Set down exactly the lines from the one with "mesh.to_mesh(data)" to the one with "bpy.context.view_layer.update()", both included, and no line outside that range.
## START
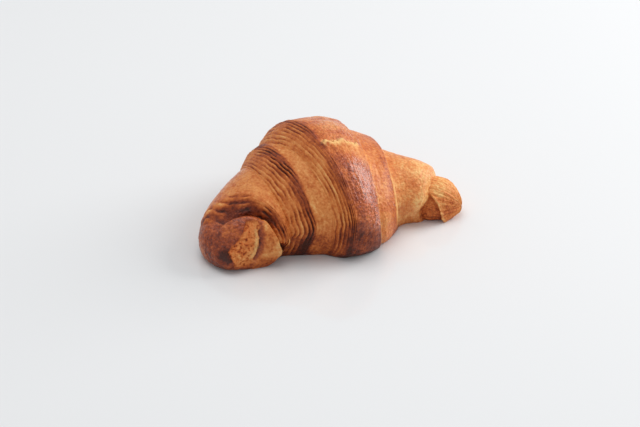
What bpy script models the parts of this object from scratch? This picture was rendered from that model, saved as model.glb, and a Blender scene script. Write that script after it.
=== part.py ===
"""A baked croissant: a triangle of laminated dough rolled from its base to its point and bent to a crescent.

The solid is one closed crust. Its shape is a cross-section swept along a bent spine that lies flat,
and each edge of the rolled triangle makes a step that winds round the roll towards a horn.
The frame is in metres, +Z up, with the origin under the middle of the croissant on the surface it lies on.
+X runs from the plump curled horn (west) to the slender horn (east), and the horns bend towards -Y (the front).
"""

from math import pi, radians

import bmesh
import bpy
import numpy as np

# Driving dimensions.
SPINE_HALF_LENGTH = 0.079  # along the bent spine, from the middle to either tip
SPINE_BEND = radians(44)  # how far the spine has turned at either tip
WEST_CURL = radians(30)  # further turn of the west horn's tip
WEST_CURL_START = -0.60  # where along the spine that turn begins
CURL_EASE = 1.5

# Cross-sections along the spine: position (-1 west tip, +1 east tip), half width, height.
SECTIONS = (
    (-1.00, 0.0104, 0.0160),
    (-0.84, 0.0213, 0.0245),
    (-0.62, 0.0298, 0.0340),
    (-0.38, 0.0386, 0.0451),
    (-0.09, 0.0512, 0.0567),
    (0.07, 0.0512, 0.0556),
    (0.20, 0.0498, 0.0512),
    (0.38, 0.0422, 0.0398),
    (0.60, 0.0228, 0.0328),
    (0.84, 0.0148, 0.0245),
    (1.00, 0.0080, 0.0165),
)
WIDEST_AT = 0.40  # height of the widest point, as a share of the height
CROWN_POWER = 1.81  # 2 is an ellipse, more is squarer
FOOT_POWER = 3.0
FOOT_SINK = 0.14  # share of the height cut away where the dough settled flat on its tray
WEST_ROUNDING = 0.20  # share of the half length over which a tip closes
EAST_ROUNDING = 0.13
# How much narrower the front of the roll is at its foot, where it curls under: place along the spine, share.
TUCK = (
    (-1.00, 0.00),
    (-0.88, 0.03),
    (-0.74, 0.15),
    (-0.58, 0.24),
    (-0.45, 0.15),
    (-0.35, 0.07),
    (-0.10, 0.02),
    (0.06, 0.00),
    (0.44, 0.00),
    (0.67, 0.20),
    (0.80, 0.00),
    (1.00, 0.00),
)
TUCK_FROM = radians(72)  # angle from the top where the roll begins to curl under
TUCK_OVER = radians(55)

# Steps of the roll, west to east: position at the top of the roll, depth, length of the slope that climbs
# to the wrap above, how much further east the step runs at the front than at the top, and which way along
# the spine it faces.
STEPS = (
    (-0.662, 0.0078, 0.0048, 0.05, -1),
    (-0.479, 0.0045, 0.0120, -0.07, -1),
    (-0.232, 0.0050, 0.0120, 0.03, -1),
    (0.262, 0.0050, 0.0022, 0.02, 1),
    (0.460, 0.0061, 0.0022, 0.03, 1),
    (0.790, 0.0045, 0.0030, -0.05, 1),
)
STEP_PITCH = 0.18  # how far a step travels along the spine in one turn round the roll
SLOPE_POWER = 1.7
BACK_POWER = 1.6
BACK_SHARE = 0.75  # share of the lower wrap over which the roll swells again below a step
HORN_BACK = 0.022
STEPS_FADE_FROM = radians(90)  # angle from the top where the steps begin to be pressed flat
STEPS_FADE_TO = radians(150)
STEP_RETURN = radians(150)

# The first step is the groove round the west horn: angle, place of the horn's rim, place of the collar's edge.
NOSE_GROOVE = (
    (-180, -0.700, -0.640),
    (-75, -0.790, -0.710),
    (-45, -0.808, -0.705),
    (-28, -0.794, -0.660),
    (-14, -0.768, -0.640),
    (4, -0.712, -0.632),
    (20, -0.684, -0.627),
    (36, -0.674, -0.622),
    (60, -0.697, -0.640),
    (80, -0.708, -0.650),
    (106, -0.650, -0.600),
    (145, -0.650, -0.600),
    (180, -0.700, -0.640),
)
NOSE_GROOVE_OPEN = radians(-56)  # the groove is shallow on the outer side of the bend
NOSE_GROOVE_DEEP = radians(-22)
NOSE_GROOVE_LEAST = 0.05
NOSE_BACK = 0.0070  # how quickly the horn rounds over into its groove
EAST_TUCK = 0.09  # the last step tucks back under the roll at the front
EAST_TUCK_FROM = radians(60)
EAST_TUCK_OVER = radians(60)

# The dough's point, which ends on top of the middle wrap in a torn, raised edge.
FLAP_EDGE = radians(11)
FLAP_DEPTH = 0.0020
FLAP_REACH = radians(26)
FLAP_WEST = -0.10
FLAP_EAST = 0.25
FLAP_SIDE = 0.05
FLAP_RAGGED = radians(2.2)
FLAP_LIP = 0.0010
FLAP_LIP_WIDTH = radians(4)

# Mesh density.
ROUND = 56
ROWS_PER_WRAP = 11
SPINE_SAMPLES = 801

CRUST_COLOUR = (0.42, 0.17, 0.05, 1.0)
CRUST_ROUGHNESS = 0.45


def clear_scene():
    for obj in list(bpy.data.objects):
        bpy.data.objects.remove(obj)


def smoothstep(t):
    t = np.clip(t, 0.0, 1.0)
    return t * t * (3 - 2 * t)


def curve_through(knots, values, at):
    """A smooth curve through the knots that never overshoots them."""
    knots, values = np.asarray(knots, float), np.asarray(values, float)
    gaps = np.diff(knots)
    slopes = np.diff(values) / gaps
    tangents = np.zeros(len(knots))
    same_way = slopes[1:] * slopes[:-1] > 0
    ahead, behind = 2 * gaps[1:] + gaps[:-1], gaps[1:] + 2 * gaps[:-1]
    with np.errstate(divide="ignore", invalid="ignore"):
        mean = (ahead + behind) / (ahead / slopes[:-1] + behind / slopes[1:])
    tangents[1:-1] = np.where(same_way, mean, 0.0)
    tangents[0], tangents[-1] = slopes[0], slopes[-1]
    i = np.clip(np.searchsorted(knots, at) - 1, 0, len(gaps) - 1)
    t = (at - knots[i]) / gaps[i]
    return (
        values[i] * (2 * t**3 - 3 * t**2 + 1)
        + tangents[i] * gaps[i] * (t**3 - 2 * t**2 + t)
        + values[i + 1] * (3 * t**2 - 2 * t**3)
        + tangents[i + 1] * gaps[i] * (t**3 - t**2)
    )


def spine_at(s):
    """Place (x, y) and heading of the spine at s. The heading is 0 at the middle."""
    grid = np.linspace(-1.0, 1.0, SPINE_SAMPLES)
    curl = np.clip((WEST_CURL_START - grid) / (1 + WEST_CURL_START), 0, 1) ** CURL_EASE
    heading = -SPINE_BEND * grid + WEST_CURL * curl
    middle = (heading[1:] + heading[:-1]) / 2
    stride = np.diff(grid) * SPINE_HALF_LENGTH
    x = np.concatenate([[0], np.cumsum(np.cos(middle) * stride)])
    y = np.concatenate([[0], np.cumsum(np.sin(middle) * stride)])
    x -= x[SPINE_SAMPLES // 2]
    y -= y[SPINE_SAMPLES // 2]
    return np.interp(s, grid, x), np.interp(s, grid, y), np.interp(s, grid, heading)


def groove_row(angle, column):
    """The horn's rim (column 1) or the collar's edge (column 2) of the groove round the west horn."""
    return curve_through([radians(row[0]) for row in NOSE_GROOVE], [row[column] for row in NOSE_GROOVE], angle)


def step_lines(angle):
    """Where each step runs: its place along the spine for each angle from the top (front positive)."""
    away = np.abs(angle)
    back = 1 - smoothstep((away - STEP_RETURN) / (pi - STEP_RETURN))
    turns = np.sign(angle) * np.minimum(away, STEP_RETURN) / (2 * pi) * back
    lines = [
        place + faces * STEP_PITCH * turns + lean * np.sin(angle)
        for place, _, _, lean, faces in STEPS
    ]
    lines[0] = groove_row(angle, 1)
    lines[-1] = lines[-1] - EAST_TUCK * smoothstep((angle - EAST_TUCK_FROM) / EAST_TUCK_OVER) * back
    return lines


def nose_groove(angle):
    """How deep the groove over the west horn is, from the outer side of the bend to the top."""
    open_share = (angle - NOSE_GROOVE_OPEN) / (NOSE_GROOVE_DEEP - NOSE_GROOVE_OPEN)
    return NOSE_GROOVE_LEAST + (1 - NOSE_GROOVE_LEAST) * smoothstep(open_share)


def ragged(s):
    """A torn edge's wander, about -1 to 1."""
    return 0.5 * np.sin(47 * s + 0.6) + 0.3 * np.sin(96 * s + 2.0) + 0.2 * np.sin(171 * s)


def flap_depth(s, angle):
    """How far the crust behind the dough's point lies under the point, whose own edge is raised."""
    edge = FLAP_EDGE + FLAP_RAGGED * ragged(s)
    behind = np.clip((edge - angle) / FLAP_REACH, 0, 1)
    depth = np.where(angle < edge, FLAP_DEPTH * (1 - smoothstep(behind)), 0.0)
    from_lip = (angle - edge - FLAP_LIP_WIDTH) / FLAP_LIP_WIDTH
    depth = depth - FLAP_LIP * np.exp(-(from_lip**2))
    across = smoothstep((s - FLAP_WEST) / FLAP_SIDE) * smoothstep((FLAP_EAST - s) / FLAP_SIDE)
    return depth * across


def step_depth(s, angle, lines):
    """How far the crust lies under the roll's outer envelope."""
    total = np.zeros_like(s)
    for k, (_, depth, slope, _, faces) in enumerate(STEPS):
        inward = (lines[k] - s) * faces * SPINE_HALF_LENGTH
        lower = k + faces
        if 0 <= lower < len(STEPS) and STEPS[lower][4] == faces:
            wrap = np.abs(lines[lower] - lines[k]) * SPINE_HALF_LENGTH
        else:
            wrap = HORN_BACK
        back = wrap * BACK_SHARE
        if k == 0:
            slope = (groove_row(angle, 2) - lines[0]) * SPINE_HALF_LENGTH
            back = NOSE_BACK
        climb = np.clip(1 - inward / slope, 0, 1) ** SLOPE_POWER
        swell = np.clip(1 + inward / back, 0, 1) ** BACK_POWER
        groove = depth * np.where(inward >= 0, climb, swell)
        if k == 0:
            groove = groove * nose_groove(angle)
        total += groove
    total += flap_depth(s, angle)
    pressed = (STEPS_FADE_TO - np.abs(angle)) / (STEPS_FADE_TO - STEPS_FADE_FROM)
    return total * np.clip(pressed, 0, 1)


def crust_points(s, angle):
    """Points of the crust for arrays of places along the spine and angles from the top."""
    knots = [row[0] for row in SECTIONS]
    half_width = curve_through(knots, [row[1] for row in SECTIONS], s)
    height = curve_through(knots, [row[2] for row in SECTIONS], s)
    west = np.clip((WEST_ROUNDING - 1 - s) / WEST_ROUNDING, 0, 1)
    east = np.clip((EAST_ROUNDING - 1 + s) / EAST_ROUNDING, 0, 1)
    closing = np.sqrt(np.clip(1 - west**2, 0, 1) * np.clip(1 - east**2, 0, 1))
    up, out = np.cos(angle), np.sin(angle)
    power = np.where(up > 0, CROWN_POWER, FOOT_POWER)
    reach = (np.abs(out) ** power + np.abs(up) ** power) ** (-1 / power)
    tall = np.where(up > 0, 1 - WIDEST_AT, WIDEST_AT + FOOT_SINK) * height * closing
    tuck = curve_through([row[0] for row in TUCK], [row[1] for row in TUCK], s)
    tuck = tuck * smoothstep((angle - TUCK_FROM) / TUCK_OVER)
    across = out * reach * half_width * closing * (1 - tuck)
    above = up * reach * tall
    radius = np.hypot(across, above) + 1e-9
    depth = step_depth(s, angle, step_lines(angle)) * closing
    shrink = np.clip(1 - depth / radius, 0.05, 1.2)
    x, y, heading = spine_at(s)
    across = across * shrink
    z = np.maximum(WIDEST_AT * height + above * shrink, 0)
    return np.stack([x + np.sin(heading) * across, y - np.cos(heading) * across, z], -1)


def row_places(angle):
    """Places along the spine of each ring, closer together near the steps and the tips."""
    lines = [np.full_like(angle, -1.0), *step_lines(angle), np.full_like(angle, 1.0)]
    rows = []
    for k in range(len(lines) - 1):
        t = np.arange(ROWS_PER_WRAP) / ROWS_PER_WRAP
        even = (1 - np.cos(pi * t)) / 2
        mixed = 0.5 * t + 0.5 * even
        if k == 0:
            mixed = t**1.5
        if k == len(lines) - 2:
            mixed = 1 - (1 - t) ** 1.5
        rows += [lines[k] + (lines[k + 1] - lines[k]) * share for share in mixed]
    return np.array(rows[1:])


def build_crust():
    angle = np.linspace(-pi, pi, ROUND, endpoint=False)
    places = row_places(angle)
    rings = crust_points(places, np.broadcast_to(angle, places.shape))
    tips = [crust_points(np.array(end), np.array(0.0)) for end in (-1.0, 1.0)]
    everything = np.concatenate([rings.reshape(-1, 3), np.array(tips)])
    low, high = everything.min(0), everything.max(0)
    middle = np.array([(low[0] + high[0]) / 2, (low[1] + high[1]) / 2, 0.0])
    mesh = bmesh.new()
    loops = [[mesh.verts.new(p) for p in ring] for ring in rings - middle]
    west_tip, east_tip = (mesh.verts.new(tip - middle) for tip in tips)
    for near, far in zip(loops, loops[1:]):
        for j in range(ROUND):
            after = (j + 1) % ROUND
            mesh.faces.new((near[j], near[after], far[after], far[j]))
    for j in range(ROUND):
        after = (j + 1) % ROUND
        mesh.faces.new((west_tip, loops[0][after], loops[0][j]))
        mesh.faces.new((east_tip, loops[-1][j], loops[-1][after]))
    bmesh.ops.recalc_face_normals(mesh, faces=mesh.faces)
    data = bpy.data.meshes.new("croissant")
    mesh.to_mesh(data)
    mesh.free()
    data.shade_smooth()
    data.materials.append(crust_material())
    crust = bpy.data.objects.new("croissant", data)
    bpy.context.scene.collection.objects.link(crust)
    return crust


def crust_material():
    material = bpy.data.materials.new("baked_crust")
    material.use_nodes = True
    shader = material.node_tree.nodes["Principled BSDF"]
    shader.inputs["Base Color"].default_value = CRUST_COLOUR
    shader.inputs["Roughness"].default_value = CRUST_ROUGHNESS
    shader.inputs["Metallic"].default_value = 0.0
    return material


clear_scene()
build_crust()
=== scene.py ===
"""Croissant: the finish of a plain baked croissant, laid out as an add-on.

The crust is one closed skin swept along a bent spine, with the steps of the rolled dough worked out from
the sizes below. Geometry Nodes then raise the laminated layers, wrinkles, furrows, blisters and torn crumb.
All sizes are in metres. +X runs from the plump west horn to the slender east horn, and -Y is the front.
"""

from math import cos, pi, radians, sin

import bpy
import numpy as np
from bpy.props import FloatProperty, FloatVectorProperty, IntProperty, PointerProperty
from mathutils import Matrix, Vector


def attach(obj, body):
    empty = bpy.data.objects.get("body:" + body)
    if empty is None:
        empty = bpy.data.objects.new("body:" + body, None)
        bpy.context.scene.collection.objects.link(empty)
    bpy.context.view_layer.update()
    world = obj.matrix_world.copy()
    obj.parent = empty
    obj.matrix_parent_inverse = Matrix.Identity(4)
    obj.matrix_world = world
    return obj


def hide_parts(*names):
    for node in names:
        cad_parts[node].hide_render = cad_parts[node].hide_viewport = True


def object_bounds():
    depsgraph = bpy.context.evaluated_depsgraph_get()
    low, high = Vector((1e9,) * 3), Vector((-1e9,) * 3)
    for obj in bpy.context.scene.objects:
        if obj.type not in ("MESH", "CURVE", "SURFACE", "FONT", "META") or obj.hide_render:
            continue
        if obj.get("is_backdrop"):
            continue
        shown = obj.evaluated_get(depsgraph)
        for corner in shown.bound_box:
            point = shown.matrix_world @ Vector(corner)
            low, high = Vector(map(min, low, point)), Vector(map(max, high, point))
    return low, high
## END
**Written response**
    mesh.to_mesh(data)
    mesh.free()
    data.shade_smooth()
    data.materials.append(crust_material())
    crust = bpy.data.objects.new("croissant", data)
    bpy.context.scene.collection.objects.link(crust)
    return crust


def crust_material():
    material = bpy.data.materials.new("baked_crust")
    material.use_nodes = True
    shader = material.node_tree.nodes["Principled BSDF"]
    shader.inputs["Base Color"].default_value = CRUST_COLOUR
    shader.inputs["Roughness"].default_value = CRUST_ROUGHNESS
    shader.inputs["Metallic"].default_value = 0.0
    return material


clear_scene()
build_crust()
=== scene.py ===
"""Croissant: the finish of a plain baked croissant, laid out as an add-on.

The crust is one closed skin swept along a bent spine, with the steps of the rolled dough worked out from
the sizes below. Geometry Nodes then raise the laminated layers, wrinkles, furrows, blisters and torn crumb.
All sizes are in metres. +X runs from the plump west horn to the slender east horn, and -Y is the front.
"""

from math import cos, pi, radians, sin

import bpy
import numpy as np
from bpy.props import FloatProperty, FloatVectorProperty, IntProperty, PointerProperty
from mathutils import Matrix, Vector


def attach(obj, body):
    empty = bpy.data.objects.get("body:" + body)
    if empty is None:
        empty = bpy.data.objects.new("body:" + body, None)
        bpy.context.scene.collection.objects.link(empty)
    bpy.context.view_layer.update()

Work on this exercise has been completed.